** Start of RECORD SET **

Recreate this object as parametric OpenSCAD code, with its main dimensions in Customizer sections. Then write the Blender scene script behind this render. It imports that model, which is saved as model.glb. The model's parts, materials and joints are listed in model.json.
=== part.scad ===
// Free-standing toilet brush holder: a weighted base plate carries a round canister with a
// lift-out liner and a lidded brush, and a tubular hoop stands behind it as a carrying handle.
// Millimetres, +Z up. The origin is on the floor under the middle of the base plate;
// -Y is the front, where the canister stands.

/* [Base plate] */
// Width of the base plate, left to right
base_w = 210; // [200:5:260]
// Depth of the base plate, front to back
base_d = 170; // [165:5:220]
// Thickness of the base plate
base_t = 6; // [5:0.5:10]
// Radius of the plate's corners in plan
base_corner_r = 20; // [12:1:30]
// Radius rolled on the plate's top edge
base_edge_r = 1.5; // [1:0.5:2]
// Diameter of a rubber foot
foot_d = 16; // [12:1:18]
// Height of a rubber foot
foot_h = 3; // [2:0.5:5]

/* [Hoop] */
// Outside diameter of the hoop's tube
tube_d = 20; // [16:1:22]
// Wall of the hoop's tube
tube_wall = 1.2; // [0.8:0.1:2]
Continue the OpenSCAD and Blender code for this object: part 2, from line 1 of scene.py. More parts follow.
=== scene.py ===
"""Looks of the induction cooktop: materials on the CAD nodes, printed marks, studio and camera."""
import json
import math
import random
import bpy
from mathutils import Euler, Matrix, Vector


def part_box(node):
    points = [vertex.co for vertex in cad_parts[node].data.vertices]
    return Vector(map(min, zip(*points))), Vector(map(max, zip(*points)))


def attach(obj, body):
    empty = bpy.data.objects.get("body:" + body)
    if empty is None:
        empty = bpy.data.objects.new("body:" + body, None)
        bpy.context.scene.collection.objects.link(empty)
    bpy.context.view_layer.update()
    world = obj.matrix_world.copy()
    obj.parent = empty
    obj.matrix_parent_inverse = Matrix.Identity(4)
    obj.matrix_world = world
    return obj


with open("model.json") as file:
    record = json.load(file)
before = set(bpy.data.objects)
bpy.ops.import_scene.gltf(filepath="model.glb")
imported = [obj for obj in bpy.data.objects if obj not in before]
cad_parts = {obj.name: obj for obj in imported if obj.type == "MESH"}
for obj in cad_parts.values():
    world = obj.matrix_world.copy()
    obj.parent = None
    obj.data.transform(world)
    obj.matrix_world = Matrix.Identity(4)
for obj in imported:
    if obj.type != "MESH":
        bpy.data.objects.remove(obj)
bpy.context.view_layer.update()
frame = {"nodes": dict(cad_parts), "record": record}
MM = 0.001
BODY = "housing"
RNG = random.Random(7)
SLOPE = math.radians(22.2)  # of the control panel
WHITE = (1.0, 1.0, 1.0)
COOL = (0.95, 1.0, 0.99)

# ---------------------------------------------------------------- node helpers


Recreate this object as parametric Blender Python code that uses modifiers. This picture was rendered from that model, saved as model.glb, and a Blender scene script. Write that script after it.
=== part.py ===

** End of RECORD SET **

#### WHAT TO WORK ON:
Transcribe the full listing above without leaving anything out.

#### SOLUTION TO THIS EXERCISE:
Recreate this object as parametric OpenSCAD code, with its main dimensions in Customizer sections. Then write the Blender scene script behind this render. It imports that model, which is saved as model.glb. The model's parts, materials and joints are listed in model.json.
=== part.scad ===
// Free-standing toilet brush holder: a weighted base plate carries a round canister with a
// lift-out liner and a lidded brush, and a tubular hoop stands behind it as a carrying handle.
// Millimetres, +Z up. The origin is on the floor under the middle of the base plate;
// -Y is the front, where the canister stands.

/* [Base plate] */
// Width of the base plate, left to right
base_w = 210; // [200:5:260]
// Depth of the base plate, front to back
base_d = 170; // [165:5:220]
// Thickness of the base plate
base_t = 6; // [5:0.5:10]
// Radius of the plate's corners in plan
base_corner_r = 20; // [12:1:30]
// Radius rolled on the plate's top edge
base_edge_r = 1.5; // [1:0.5:2]
// Diameter of a rubber foot
foot_d = 16; // [12:1:18]
// Height of a rubber foot
foot_h = 3; // [2:0.5:5]

/* [Hoop] */
// Outside diameter of the hoop's tube
tube_d = 20; // [16:1:22]
// Wall of the hoop's tube
tube_wall = 1.2; // [0.8:0.1:2]
Continue the OpenSCAD and Blender code for this object: part 2, from line 1 of scene.py. More parts follow.
=== scene.py ===
"""Looks of the induction cooktop: materials on the CAD nodes, printed marks, studio and camera."""
import json
import math
import random
import bpy
from mathutils import Euler, Matrix, Vector


def part_box(node):
    points = [vertex.co for vertex in cad_parts[node].data.vertices]
    return Vector(map(min, zip(*points))), Vector(map(max, zip(*points)))


def attach(obj, body):
    empty = bpy.data.objects.get("body:" + body)
    if empty is None:
        empty = bpy.data.objects.new("body:" + body, None)
        bpy.context.scene.collection.objects.link(empty)
    bpy.context.view_layer.update()
    world = obj.matrix_world.copy()
    obj.parent = empty
    obj.matrix_parent_inverse = Matrix.Identity(4)
    obj.matrix_world = world
    return obj


with open("model.json") as file:
    record = json.load(file)
before = set(bpy.data.objects)
bpy.ops.import_scene.gltf(filepath="model.glb")
imported = [obj for obj in bpy.data.objects if obj not in before]
cad_parts = {obj.name: obj for obj in imported if obj.type == "MESH"}
for obj in cad_parts.values():
    world = obj.matrix_world.copy()
    obj.parent = None
    obj.data.transform(world)
    obj.matrix_world = Matrix.Identity(4)
for obj in imported:
    if obj.type != "MESH":
        bpy.data.objects.remove(obj)
bpy.context.view_layer.update()
frame = {"nodes": dict(cad_parts), "record": record}
MM = 0.001
BODY = "housing"
RNG = random.Random(7)
SLOPE = math.radians(22.2)  # of the control panel
WHITE = (1.0, 1.0, 1.0)
COOL = (0.95, 1.0, 0.99)

# ---------------------------------------------------------------- node helpers


Recreate this object as parametric Blender Python code that uses modifiers. This picture was rendered from that model, saved as model.glb, and a Blender scene script. Write that script after it.
=== part.py ===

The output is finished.